-------- Provided data

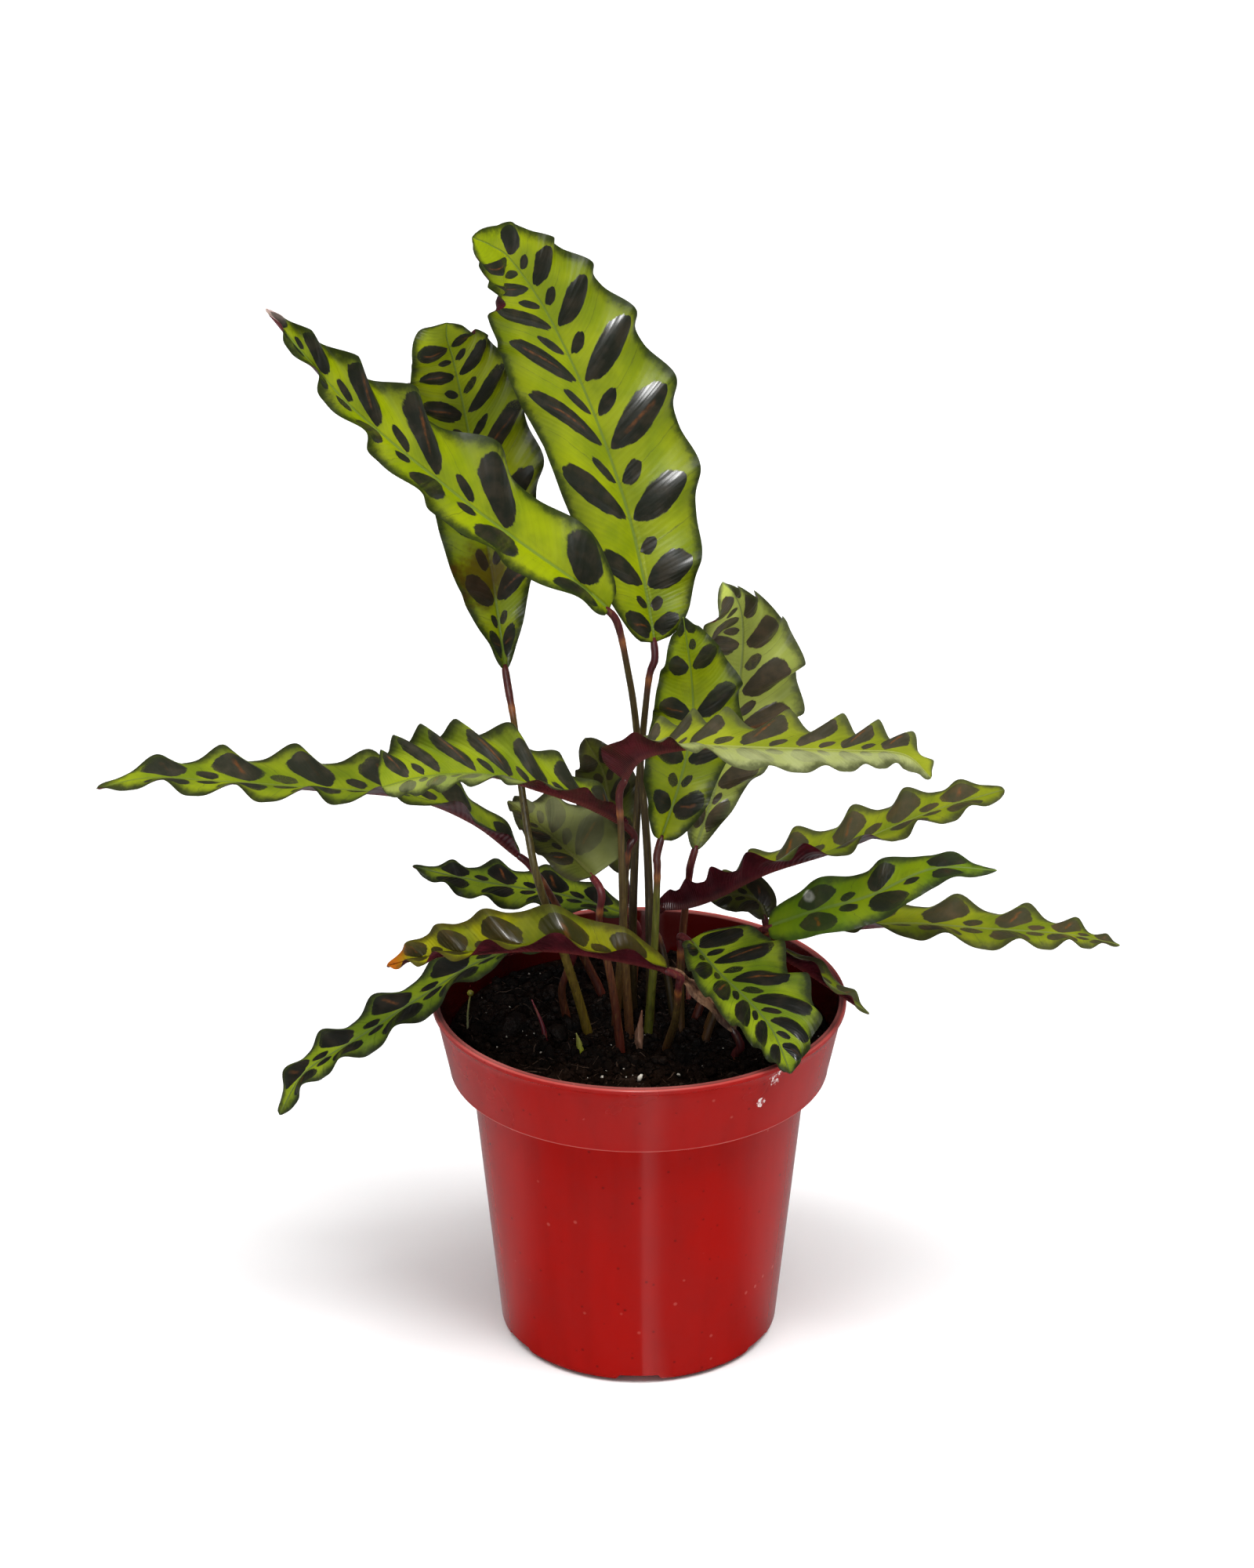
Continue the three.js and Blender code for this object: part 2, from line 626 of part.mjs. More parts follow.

----------------
-------- Provided data

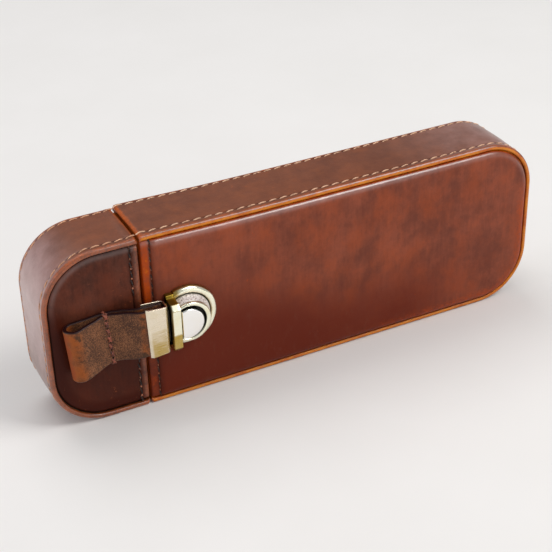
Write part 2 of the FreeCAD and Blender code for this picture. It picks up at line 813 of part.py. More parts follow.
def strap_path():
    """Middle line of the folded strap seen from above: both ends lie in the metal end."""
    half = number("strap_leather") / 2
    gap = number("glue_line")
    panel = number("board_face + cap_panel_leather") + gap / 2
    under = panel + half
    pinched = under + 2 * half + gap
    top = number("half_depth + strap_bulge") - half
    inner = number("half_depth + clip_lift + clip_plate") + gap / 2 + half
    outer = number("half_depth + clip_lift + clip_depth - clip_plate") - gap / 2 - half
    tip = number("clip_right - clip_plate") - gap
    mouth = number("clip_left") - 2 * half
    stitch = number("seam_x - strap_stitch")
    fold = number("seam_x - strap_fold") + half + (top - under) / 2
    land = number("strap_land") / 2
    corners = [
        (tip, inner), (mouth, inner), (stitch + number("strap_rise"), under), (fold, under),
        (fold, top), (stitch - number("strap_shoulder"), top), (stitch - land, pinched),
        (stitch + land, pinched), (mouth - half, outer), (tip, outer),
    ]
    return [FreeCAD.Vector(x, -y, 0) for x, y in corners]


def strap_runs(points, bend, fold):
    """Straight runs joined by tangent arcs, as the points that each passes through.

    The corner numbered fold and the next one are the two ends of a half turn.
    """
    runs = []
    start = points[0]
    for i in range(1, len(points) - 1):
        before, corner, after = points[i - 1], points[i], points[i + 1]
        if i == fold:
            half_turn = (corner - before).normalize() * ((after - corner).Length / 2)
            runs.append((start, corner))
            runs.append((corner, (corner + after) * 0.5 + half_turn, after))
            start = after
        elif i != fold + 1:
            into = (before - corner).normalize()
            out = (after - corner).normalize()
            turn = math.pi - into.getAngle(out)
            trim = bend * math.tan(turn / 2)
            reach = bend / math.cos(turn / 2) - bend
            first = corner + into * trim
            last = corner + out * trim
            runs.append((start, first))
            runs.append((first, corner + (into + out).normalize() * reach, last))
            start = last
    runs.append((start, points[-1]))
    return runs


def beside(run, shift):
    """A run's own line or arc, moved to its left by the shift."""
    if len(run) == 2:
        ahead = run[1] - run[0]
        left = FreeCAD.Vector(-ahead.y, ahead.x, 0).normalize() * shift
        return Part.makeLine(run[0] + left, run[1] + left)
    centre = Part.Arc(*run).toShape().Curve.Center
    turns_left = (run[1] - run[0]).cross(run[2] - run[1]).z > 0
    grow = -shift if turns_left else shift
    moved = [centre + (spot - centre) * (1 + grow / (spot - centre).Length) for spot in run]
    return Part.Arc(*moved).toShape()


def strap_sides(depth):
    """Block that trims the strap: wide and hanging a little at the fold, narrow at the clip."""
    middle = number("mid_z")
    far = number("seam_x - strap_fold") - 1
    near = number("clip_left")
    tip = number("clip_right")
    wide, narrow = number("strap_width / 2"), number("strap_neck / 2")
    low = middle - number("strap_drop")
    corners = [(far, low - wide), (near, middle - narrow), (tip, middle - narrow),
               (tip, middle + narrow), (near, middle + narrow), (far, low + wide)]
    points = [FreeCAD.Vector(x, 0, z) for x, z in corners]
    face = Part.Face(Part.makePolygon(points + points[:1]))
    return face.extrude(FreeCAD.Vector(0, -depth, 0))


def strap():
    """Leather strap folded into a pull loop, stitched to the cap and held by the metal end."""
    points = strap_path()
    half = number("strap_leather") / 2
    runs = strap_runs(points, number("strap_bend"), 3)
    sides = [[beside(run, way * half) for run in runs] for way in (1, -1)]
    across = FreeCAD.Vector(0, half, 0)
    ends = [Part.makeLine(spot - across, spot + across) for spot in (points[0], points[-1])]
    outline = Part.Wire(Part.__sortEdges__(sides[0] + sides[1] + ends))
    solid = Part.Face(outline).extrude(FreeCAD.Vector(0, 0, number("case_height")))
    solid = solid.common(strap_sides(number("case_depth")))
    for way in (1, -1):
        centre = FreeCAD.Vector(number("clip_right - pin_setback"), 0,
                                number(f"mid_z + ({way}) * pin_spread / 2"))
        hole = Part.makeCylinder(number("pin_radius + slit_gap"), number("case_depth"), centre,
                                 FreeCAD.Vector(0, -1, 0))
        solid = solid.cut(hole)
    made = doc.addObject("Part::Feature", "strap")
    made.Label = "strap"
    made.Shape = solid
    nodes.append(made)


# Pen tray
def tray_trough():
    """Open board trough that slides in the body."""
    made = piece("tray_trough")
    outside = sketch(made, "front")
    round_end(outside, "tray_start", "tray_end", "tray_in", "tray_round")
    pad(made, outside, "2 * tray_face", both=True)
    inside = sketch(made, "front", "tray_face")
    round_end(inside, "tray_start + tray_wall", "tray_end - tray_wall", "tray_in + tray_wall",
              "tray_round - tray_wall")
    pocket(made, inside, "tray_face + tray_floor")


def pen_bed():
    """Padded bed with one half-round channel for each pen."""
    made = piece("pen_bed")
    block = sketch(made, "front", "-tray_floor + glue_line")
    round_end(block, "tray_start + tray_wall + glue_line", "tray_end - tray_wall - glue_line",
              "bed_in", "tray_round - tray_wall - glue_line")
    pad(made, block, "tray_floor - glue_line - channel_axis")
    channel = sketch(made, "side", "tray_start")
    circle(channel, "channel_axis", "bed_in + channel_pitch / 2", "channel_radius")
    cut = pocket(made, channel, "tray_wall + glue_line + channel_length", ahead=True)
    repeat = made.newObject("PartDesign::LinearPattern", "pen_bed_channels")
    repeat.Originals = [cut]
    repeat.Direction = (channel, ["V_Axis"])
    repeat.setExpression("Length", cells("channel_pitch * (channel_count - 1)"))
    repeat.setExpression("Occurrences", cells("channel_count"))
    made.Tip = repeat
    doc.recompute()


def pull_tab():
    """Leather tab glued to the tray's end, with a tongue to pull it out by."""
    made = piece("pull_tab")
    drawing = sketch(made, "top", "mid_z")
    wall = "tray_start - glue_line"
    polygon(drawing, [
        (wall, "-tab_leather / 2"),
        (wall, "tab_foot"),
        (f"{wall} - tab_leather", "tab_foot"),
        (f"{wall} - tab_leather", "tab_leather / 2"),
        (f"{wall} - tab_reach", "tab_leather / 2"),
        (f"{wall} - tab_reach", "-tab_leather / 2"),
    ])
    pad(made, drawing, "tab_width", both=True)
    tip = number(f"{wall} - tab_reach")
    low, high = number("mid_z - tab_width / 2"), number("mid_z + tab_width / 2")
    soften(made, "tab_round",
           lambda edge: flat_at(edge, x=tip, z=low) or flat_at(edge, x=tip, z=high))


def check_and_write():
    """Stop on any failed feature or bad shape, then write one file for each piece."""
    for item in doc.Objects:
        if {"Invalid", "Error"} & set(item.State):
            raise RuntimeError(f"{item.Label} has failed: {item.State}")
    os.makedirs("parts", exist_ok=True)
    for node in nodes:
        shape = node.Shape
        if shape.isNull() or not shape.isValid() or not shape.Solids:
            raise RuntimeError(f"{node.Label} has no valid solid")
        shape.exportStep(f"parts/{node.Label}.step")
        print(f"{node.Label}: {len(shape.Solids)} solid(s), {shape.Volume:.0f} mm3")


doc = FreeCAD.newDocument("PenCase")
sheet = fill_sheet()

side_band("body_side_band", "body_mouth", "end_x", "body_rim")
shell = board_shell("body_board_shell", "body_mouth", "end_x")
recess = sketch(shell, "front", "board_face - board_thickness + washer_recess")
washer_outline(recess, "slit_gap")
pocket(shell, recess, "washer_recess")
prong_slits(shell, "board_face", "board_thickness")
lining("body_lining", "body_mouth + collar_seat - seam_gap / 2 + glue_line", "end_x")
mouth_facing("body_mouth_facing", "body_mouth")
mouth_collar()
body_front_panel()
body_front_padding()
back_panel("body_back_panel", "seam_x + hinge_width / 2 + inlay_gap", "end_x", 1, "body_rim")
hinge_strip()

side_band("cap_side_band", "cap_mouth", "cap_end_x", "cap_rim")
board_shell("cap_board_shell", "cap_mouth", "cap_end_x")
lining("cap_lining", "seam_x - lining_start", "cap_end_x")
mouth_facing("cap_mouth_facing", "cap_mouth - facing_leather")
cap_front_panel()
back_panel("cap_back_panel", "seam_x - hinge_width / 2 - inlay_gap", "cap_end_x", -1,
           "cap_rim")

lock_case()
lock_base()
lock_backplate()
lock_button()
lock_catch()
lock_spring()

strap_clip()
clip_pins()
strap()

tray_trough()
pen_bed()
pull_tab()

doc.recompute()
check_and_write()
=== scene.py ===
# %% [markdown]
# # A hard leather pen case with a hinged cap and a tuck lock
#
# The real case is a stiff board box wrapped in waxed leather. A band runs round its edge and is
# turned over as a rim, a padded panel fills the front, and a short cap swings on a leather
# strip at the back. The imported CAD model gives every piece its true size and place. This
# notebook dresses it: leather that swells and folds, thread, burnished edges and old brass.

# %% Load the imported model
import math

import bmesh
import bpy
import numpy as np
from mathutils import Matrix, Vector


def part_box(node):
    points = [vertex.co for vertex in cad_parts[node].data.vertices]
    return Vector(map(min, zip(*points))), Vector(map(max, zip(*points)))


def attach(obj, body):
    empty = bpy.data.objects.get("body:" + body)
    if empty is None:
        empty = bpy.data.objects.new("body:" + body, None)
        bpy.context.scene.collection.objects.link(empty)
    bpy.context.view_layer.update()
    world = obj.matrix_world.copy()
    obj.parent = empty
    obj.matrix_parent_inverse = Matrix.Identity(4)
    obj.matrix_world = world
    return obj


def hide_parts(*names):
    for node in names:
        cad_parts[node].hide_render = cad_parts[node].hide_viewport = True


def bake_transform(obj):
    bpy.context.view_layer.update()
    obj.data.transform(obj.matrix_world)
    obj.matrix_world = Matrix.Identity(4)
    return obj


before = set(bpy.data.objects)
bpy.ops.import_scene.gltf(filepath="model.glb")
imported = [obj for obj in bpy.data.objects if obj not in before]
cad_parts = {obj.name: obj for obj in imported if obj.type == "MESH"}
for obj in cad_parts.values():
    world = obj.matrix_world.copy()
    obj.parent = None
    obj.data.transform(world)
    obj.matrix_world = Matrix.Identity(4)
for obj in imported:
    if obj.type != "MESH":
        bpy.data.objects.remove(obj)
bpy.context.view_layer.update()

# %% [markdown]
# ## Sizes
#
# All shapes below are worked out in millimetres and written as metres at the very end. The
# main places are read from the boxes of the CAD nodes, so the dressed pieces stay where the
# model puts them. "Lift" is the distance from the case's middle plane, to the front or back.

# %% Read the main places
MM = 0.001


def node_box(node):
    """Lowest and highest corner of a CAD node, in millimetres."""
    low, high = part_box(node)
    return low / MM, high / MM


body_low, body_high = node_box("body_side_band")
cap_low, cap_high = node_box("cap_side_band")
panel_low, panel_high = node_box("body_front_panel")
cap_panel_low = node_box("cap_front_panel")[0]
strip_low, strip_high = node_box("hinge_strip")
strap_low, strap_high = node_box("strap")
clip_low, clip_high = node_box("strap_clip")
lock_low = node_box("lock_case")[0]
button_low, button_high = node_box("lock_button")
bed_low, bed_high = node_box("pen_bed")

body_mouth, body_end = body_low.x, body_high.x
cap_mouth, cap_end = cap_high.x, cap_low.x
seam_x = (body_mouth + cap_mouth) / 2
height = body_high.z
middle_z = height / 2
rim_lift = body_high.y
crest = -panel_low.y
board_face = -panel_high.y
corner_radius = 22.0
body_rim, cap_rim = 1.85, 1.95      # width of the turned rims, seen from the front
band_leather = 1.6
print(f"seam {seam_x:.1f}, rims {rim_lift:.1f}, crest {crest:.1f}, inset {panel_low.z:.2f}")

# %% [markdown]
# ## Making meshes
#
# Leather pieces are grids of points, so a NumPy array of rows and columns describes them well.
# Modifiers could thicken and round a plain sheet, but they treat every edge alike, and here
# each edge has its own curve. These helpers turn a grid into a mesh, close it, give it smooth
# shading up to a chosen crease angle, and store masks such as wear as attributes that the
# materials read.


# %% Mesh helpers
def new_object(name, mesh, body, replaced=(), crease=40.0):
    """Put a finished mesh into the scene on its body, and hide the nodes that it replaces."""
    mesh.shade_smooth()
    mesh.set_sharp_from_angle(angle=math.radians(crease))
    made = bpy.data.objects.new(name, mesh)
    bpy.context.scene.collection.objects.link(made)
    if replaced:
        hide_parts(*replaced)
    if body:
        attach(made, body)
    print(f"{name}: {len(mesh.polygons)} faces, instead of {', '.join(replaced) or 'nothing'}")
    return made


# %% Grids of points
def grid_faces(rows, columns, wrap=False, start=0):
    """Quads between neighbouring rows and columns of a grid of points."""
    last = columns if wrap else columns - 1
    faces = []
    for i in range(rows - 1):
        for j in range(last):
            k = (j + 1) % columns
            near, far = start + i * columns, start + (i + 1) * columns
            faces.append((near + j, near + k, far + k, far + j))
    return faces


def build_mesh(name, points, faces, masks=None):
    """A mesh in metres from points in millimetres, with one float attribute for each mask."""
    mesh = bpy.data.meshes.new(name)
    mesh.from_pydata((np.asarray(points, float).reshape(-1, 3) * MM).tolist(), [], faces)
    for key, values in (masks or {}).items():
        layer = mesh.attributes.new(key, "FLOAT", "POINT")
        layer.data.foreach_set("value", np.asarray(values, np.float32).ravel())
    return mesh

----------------
-------- Provided data

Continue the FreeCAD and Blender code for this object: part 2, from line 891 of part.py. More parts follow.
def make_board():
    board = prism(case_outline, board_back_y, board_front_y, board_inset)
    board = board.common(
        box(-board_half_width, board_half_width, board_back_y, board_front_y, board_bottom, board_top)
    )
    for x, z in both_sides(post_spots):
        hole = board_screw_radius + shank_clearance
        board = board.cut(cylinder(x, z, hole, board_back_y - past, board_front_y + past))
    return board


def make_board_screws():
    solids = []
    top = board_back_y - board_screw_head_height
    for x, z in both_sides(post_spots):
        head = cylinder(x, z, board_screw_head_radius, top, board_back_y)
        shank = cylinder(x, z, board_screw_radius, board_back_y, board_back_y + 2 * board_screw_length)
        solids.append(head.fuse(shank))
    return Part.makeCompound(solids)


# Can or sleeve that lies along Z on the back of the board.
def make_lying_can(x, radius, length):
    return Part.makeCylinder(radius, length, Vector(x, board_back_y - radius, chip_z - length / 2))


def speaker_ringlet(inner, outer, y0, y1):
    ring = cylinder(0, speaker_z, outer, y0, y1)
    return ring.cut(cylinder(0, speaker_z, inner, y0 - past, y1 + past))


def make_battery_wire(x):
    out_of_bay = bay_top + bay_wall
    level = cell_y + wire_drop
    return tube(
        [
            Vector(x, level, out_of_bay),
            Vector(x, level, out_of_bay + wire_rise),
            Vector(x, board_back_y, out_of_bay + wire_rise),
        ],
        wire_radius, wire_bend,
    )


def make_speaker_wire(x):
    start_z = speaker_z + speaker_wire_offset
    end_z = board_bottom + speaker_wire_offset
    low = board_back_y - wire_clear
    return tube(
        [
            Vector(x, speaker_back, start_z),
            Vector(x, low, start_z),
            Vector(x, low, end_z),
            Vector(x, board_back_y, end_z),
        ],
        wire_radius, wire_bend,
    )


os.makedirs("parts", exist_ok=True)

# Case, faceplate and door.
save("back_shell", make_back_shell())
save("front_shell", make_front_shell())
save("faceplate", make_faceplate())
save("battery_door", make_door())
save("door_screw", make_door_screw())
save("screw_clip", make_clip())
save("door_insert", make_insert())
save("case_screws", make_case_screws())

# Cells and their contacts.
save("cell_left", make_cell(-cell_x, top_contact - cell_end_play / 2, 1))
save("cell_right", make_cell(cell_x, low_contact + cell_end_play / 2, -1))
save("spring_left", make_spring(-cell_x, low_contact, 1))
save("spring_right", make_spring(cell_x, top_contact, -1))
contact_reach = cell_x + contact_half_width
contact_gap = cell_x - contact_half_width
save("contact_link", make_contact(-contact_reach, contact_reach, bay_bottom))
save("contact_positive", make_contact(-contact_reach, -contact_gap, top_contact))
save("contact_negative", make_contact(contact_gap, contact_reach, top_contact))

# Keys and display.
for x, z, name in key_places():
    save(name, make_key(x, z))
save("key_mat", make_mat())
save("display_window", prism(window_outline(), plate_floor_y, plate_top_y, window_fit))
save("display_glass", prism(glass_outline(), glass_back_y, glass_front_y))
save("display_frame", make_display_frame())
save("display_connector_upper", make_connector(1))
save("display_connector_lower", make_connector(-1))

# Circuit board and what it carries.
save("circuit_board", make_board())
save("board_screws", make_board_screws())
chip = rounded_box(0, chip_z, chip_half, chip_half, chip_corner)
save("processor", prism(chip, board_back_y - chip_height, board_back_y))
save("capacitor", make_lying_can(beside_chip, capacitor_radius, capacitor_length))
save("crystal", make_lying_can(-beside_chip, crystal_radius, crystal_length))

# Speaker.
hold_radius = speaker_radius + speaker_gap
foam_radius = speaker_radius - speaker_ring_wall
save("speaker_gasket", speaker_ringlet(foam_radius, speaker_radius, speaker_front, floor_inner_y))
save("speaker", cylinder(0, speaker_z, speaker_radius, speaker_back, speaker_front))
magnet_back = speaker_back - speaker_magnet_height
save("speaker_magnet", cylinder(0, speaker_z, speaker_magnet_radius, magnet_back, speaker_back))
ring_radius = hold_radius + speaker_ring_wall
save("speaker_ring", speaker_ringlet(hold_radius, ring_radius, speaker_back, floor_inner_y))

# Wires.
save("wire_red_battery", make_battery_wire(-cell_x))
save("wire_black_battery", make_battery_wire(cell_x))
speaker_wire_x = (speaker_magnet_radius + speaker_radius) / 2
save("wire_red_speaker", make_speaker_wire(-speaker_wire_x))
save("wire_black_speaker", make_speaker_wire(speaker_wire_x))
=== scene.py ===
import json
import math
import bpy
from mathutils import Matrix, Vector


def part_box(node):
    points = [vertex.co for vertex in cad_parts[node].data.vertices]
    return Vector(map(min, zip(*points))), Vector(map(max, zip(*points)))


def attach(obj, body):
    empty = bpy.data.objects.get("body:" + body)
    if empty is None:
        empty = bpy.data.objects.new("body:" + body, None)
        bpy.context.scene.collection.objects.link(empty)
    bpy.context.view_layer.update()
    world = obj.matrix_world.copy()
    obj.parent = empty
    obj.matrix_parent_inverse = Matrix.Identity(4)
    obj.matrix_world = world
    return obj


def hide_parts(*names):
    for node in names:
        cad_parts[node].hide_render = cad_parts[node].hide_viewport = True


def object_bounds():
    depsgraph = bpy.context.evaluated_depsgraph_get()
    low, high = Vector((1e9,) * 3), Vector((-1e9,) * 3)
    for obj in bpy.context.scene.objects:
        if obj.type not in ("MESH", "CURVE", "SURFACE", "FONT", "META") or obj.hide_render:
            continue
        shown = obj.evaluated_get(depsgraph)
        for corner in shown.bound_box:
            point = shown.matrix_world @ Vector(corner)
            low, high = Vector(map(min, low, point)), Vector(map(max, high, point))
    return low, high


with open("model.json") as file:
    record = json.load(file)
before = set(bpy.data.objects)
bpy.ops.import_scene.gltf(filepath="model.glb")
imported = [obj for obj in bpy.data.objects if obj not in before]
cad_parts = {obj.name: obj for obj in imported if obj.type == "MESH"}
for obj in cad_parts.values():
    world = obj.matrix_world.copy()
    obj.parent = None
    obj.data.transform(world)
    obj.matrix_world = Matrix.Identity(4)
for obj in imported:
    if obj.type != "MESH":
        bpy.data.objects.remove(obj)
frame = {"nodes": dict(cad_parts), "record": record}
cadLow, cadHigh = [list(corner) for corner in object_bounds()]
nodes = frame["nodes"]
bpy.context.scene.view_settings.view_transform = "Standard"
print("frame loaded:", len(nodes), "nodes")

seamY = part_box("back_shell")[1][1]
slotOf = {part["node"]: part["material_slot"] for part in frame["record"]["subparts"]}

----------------

▶ [The problem]:
Gather each line that holds "record".

▶ [Task output]:
    record = json.load(file)
frame = {"nodes": dict(cad_parts), "record": record}
slotOf = {part["node"]: part["material_slot"] for part in frame["record"]["subparts"]}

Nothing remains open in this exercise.